Modeling code records
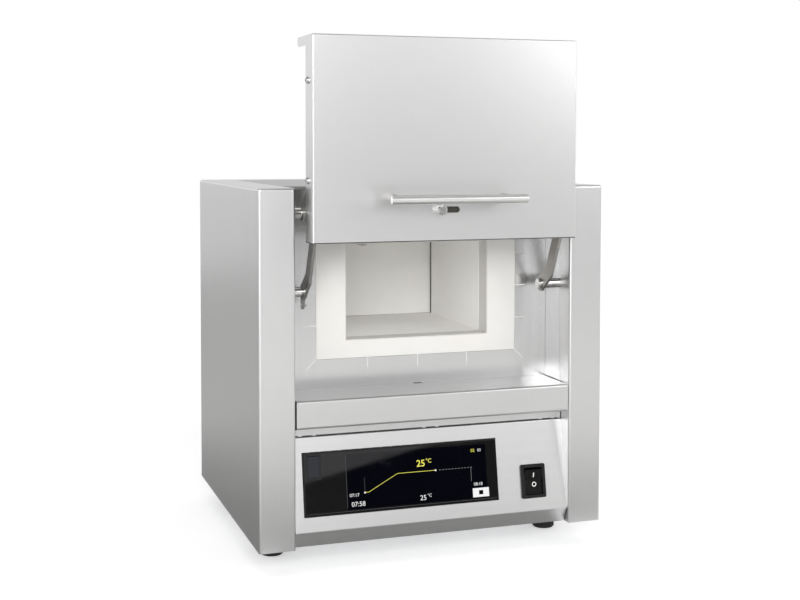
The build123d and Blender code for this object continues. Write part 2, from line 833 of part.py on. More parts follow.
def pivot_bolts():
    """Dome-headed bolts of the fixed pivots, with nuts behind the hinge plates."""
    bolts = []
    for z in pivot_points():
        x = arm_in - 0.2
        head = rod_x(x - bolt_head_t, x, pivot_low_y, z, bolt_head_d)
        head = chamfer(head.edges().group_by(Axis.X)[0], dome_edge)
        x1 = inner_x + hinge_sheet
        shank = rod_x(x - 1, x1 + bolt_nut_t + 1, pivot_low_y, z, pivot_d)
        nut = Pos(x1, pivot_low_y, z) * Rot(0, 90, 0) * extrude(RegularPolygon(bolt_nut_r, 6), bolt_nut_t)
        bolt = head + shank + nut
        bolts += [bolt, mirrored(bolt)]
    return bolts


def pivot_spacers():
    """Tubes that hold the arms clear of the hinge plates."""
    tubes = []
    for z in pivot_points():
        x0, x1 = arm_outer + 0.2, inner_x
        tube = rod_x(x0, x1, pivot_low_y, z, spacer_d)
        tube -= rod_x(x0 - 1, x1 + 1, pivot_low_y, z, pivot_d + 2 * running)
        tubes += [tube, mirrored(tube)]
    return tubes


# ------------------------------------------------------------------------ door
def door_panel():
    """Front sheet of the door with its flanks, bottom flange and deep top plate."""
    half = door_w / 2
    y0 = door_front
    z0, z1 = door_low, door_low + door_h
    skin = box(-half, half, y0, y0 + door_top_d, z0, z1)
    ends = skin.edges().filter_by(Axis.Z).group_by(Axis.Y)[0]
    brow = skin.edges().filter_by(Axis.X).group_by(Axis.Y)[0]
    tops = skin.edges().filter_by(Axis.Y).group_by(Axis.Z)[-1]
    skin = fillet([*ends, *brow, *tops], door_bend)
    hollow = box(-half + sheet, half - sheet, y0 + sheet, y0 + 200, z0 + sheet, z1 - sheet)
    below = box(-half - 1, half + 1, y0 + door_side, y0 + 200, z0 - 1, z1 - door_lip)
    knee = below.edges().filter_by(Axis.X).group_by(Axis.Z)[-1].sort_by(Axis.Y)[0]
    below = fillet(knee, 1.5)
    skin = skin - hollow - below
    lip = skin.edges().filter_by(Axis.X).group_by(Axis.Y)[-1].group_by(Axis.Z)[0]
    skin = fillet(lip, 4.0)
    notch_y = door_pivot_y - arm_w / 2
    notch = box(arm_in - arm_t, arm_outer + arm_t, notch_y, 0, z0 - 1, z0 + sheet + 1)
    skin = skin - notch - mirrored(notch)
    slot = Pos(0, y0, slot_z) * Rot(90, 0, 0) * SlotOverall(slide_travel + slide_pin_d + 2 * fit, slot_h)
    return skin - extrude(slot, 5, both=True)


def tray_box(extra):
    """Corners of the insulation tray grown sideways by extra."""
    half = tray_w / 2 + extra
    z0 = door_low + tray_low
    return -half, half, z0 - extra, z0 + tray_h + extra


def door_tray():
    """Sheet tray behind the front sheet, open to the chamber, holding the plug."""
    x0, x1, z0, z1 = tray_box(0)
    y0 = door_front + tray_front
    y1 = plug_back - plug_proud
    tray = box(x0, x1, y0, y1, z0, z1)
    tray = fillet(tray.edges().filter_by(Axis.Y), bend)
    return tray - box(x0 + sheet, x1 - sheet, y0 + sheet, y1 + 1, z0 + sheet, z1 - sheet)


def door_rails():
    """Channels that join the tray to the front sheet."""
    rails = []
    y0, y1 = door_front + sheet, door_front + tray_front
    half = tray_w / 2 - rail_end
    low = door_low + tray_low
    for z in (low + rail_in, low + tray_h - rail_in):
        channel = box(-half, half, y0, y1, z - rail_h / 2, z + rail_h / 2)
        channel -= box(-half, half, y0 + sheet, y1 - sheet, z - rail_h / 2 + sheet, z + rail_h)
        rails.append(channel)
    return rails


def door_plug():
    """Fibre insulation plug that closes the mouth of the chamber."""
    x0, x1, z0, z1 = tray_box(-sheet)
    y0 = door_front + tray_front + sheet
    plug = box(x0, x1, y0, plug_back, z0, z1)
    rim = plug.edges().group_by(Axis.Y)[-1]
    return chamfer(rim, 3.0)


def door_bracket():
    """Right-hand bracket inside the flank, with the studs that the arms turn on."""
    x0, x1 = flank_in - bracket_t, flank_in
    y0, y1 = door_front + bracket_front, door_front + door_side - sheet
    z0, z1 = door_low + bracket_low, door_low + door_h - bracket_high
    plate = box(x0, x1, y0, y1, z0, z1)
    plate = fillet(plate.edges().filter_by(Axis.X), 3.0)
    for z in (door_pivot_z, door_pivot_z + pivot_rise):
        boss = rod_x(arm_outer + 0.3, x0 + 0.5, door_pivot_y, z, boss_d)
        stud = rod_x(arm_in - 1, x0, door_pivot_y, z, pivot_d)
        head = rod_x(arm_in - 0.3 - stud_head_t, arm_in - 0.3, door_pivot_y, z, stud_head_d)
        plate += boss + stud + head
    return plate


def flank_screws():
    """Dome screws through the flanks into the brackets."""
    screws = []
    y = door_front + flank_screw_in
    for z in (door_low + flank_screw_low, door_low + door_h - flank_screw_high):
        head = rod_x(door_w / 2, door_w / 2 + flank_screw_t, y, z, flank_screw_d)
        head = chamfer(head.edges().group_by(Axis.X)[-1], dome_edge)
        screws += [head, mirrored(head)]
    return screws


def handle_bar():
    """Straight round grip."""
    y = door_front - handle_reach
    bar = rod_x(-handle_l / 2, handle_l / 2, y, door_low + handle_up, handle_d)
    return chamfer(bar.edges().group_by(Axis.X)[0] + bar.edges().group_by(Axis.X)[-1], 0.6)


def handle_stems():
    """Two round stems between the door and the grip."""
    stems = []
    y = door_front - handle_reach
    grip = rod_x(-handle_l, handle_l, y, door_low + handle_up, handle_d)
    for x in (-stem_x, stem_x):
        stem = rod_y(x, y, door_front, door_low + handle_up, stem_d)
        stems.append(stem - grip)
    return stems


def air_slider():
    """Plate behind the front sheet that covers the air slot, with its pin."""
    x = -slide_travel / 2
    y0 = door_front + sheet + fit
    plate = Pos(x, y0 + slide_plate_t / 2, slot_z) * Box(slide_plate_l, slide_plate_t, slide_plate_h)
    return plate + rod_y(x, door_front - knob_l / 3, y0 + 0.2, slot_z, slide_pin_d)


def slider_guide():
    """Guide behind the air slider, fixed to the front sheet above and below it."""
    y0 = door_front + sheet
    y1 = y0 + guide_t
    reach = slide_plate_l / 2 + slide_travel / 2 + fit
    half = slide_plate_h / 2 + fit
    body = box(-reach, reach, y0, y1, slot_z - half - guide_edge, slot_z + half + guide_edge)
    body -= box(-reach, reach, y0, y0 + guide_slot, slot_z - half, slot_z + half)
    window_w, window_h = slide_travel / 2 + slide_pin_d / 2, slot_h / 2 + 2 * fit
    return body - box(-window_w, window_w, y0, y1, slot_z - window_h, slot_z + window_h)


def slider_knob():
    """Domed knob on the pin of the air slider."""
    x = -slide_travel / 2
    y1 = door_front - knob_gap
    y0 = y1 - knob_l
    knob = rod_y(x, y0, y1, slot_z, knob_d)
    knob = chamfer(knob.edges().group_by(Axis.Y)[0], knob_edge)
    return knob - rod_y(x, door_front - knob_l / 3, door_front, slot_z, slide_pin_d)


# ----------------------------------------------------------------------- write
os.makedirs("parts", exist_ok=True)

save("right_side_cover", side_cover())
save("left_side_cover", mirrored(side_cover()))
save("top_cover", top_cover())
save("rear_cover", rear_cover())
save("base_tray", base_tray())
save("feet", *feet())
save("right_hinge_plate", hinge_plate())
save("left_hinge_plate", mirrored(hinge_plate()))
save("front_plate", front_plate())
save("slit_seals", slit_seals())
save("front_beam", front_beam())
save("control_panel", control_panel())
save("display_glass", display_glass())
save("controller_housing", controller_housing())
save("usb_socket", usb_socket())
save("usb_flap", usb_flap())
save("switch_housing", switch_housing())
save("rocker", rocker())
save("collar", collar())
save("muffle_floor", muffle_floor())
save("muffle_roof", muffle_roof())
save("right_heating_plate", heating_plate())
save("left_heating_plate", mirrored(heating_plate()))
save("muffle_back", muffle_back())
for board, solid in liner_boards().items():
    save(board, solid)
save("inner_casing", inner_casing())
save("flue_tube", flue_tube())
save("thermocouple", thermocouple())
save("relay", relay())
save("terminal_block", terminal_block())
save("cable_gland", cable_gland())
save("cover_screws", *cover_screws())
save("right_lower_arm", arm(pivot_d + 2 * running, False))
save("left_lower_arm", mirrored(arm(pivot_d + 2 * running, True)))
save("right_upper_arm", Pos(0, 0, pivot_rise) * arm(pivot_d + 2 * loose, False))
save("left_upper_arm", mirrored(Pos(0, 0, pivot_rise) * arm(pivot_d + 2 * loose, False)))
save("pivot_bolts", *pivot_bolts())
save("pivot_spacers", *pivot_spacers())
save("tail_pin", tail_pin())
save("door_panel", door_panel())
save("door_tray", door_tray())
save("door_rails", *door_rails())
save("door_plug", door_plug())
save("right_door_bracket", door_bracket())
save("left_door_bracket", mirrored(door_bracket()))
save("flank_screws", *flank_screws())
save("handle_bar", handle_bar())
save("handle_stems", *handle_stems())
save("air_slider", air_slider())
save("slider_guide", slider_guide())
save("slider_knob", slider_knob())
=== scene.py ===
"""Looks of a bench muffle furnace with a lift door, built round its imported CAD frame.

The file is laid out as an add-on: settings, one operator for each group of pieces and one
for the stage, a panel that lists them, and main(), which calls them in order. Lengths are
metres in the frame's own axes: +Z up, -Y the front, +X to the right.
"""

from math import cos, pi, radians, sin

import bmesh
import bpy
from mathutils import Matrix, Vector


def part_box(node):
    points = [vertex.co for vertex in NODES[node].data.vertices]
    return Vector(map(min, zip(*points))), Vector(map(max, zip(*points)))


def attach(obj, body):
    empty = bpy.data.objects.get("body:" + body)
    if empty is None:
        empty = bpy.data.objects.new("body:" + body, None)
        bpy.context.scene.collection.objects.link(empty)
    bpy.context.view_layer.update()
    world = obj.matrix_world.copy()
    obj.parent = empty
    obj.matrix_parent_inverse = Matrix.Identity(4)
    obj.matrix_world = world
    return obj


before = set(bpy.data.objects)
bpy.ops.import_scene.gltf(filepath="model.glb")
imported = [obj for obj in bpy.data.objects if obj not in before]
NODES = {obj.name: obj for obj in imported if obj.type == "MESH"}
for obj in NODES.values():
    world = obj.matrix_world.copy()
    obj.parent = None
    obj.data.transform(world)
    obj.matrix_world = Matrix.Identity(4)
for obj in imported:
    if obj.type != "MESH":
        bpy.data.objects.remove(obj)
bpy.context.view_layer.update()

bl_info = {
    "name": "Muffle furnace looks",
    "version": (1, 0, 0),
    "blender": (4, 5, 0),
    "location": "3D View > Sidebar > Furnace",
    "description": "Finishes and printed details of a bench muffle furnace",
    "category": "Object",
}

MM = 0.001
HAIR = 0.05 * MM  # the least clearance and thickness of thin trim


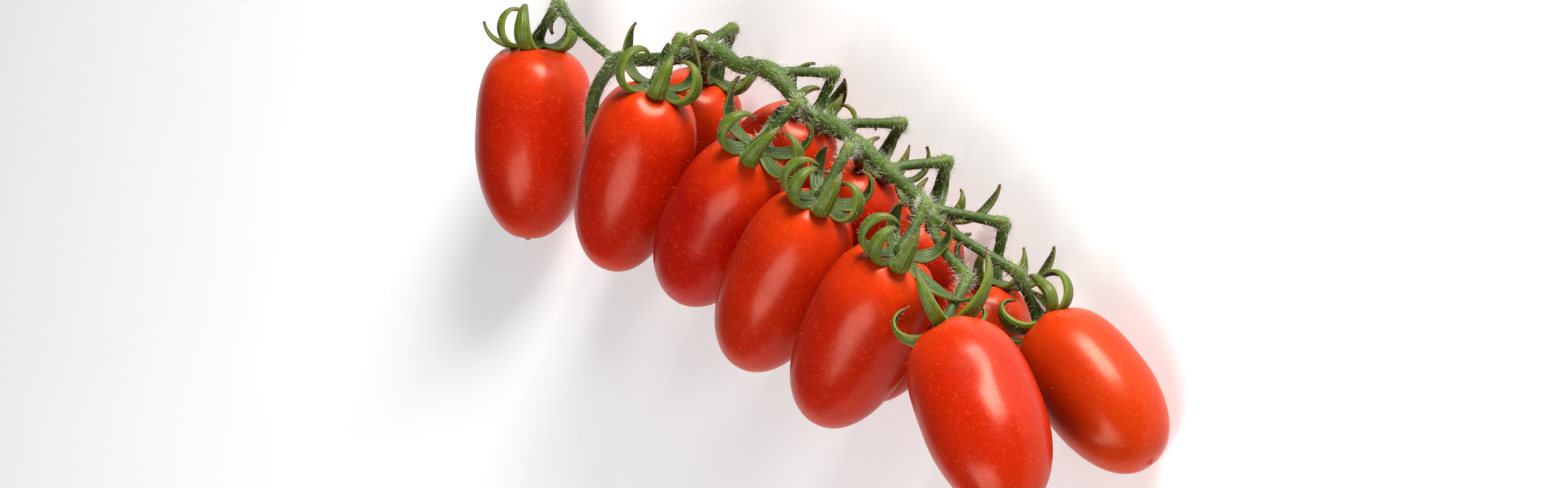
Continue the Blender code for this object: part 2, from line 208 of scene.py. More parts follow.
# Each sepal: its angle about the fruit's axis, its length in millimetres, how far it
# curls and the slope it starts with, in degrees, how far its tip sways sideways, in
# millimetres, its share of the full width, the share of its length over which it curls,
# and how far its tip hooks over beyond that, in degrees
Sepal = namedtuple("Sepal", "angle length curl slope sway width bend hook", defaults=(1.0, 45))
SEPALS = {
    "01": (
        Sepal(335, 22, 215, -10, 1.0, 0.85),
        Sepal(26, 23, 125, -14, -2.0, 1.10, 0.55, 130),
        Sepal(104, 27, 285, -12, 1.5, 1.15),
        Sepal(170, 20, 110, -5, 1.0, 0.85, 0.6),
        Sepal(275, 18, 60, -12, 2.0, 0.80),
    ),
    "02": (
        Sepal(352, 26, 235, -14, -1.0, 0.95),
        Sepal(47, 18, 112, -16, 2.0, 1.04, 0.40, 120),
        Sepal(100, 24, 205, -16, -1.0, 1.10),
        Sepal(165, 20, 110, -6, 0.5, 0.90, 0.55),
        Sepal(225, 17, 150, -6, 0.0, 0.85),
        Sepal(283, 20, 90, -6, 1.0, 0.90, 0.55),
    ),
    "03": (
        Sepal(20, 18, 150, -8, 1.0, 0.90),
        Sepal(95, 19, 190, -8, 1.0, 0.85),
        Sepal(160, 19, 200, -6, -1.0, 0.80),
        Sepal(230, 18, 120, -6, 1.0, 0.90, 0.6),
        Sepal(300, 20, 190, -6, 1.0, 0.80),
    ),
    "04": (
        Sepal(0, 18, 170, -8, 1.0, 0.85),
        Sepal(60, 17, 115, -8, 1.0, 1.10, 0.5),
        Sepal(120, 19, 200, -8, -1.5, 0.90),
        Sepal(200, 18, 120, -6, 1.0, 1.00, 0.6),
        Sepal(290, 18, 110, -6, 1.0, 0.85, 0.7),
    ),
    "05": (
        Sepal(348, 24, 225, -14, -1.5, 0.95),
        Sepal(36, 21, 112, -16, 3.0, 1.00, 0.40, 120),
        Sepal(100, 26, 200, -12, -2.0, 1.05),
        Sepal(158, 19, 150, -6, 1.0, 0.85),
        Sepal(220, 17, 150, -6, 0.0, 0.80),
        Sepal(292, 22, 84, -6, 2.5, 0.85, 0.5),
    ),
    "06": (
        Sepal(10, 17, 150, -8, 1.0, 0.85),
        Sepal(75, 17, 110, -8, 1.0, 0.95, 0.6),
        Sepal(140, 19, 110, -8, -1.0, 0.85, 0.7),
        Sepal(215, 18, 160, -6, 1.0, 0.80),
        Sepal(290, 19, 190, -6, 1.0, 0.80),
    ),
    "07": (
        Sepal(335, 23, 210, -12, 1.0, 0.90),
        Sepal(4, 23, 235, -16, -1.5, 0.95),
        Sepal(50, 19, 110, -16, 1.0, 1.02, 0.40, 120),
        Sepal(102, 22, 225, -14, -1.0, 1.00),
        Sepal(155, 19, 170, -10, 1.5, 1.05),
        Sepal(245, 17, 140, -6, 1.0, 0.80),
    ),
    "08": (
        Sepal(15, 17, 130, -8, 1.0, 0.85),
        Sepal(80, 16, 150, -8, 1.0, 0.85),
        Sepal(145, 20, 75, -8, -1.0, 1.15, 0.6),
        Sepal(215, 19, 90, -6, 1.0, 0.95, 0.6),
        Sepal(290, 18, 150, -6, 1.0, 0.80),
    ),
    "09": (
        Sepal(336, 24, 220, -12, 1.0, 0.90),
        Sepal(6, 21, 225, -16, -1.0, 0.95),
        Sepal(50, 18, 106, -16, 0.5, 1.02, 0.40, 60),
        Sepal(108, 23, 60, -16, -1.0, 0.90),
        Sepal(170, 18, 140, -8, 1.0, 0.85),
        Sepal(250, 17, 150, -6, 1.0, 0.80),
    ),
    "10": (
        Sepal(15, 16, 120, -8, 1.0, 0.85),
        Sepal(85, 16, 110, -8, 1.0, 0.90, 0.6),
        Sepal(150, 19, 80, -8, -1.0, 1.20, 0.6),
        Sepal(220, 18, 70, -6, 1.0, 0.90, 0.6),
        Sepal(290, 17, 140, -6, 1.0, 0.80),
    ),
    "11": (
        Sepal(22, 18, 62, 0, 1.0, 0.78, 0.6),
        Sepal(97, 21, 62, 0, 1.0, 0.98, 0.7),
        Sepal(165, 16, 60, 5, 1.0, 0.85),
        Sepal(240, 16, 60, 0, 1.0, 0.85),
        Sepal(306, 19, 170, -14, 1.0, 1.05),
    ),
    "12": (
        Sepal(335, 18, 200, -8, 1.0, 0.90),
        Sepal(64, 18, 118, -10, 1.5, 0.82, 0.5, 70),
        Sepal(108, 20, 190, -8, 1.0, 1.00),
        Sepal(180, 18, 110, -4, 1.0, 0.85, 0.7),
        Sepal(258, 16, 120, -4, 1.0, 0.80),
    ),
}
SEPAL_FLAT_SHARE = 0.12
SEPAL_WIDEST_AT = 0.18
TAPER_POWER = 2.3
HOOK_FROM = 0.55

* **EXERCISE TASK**
In the records above, locate the lines holding the word "objects". Copy each of them.

* **RESPONSE**
    empty = bpy.data.objects.get("body:" + body)
        empty = bpy.data.objects.new("body:" + body, None)
        bpy.context.scene.collection.objects.link(empty)
before = set(bpy.data.objects)
imported = [obj for obj in bpy.data.objects if obj not in before]
        bpy.data.objects.remove(obj)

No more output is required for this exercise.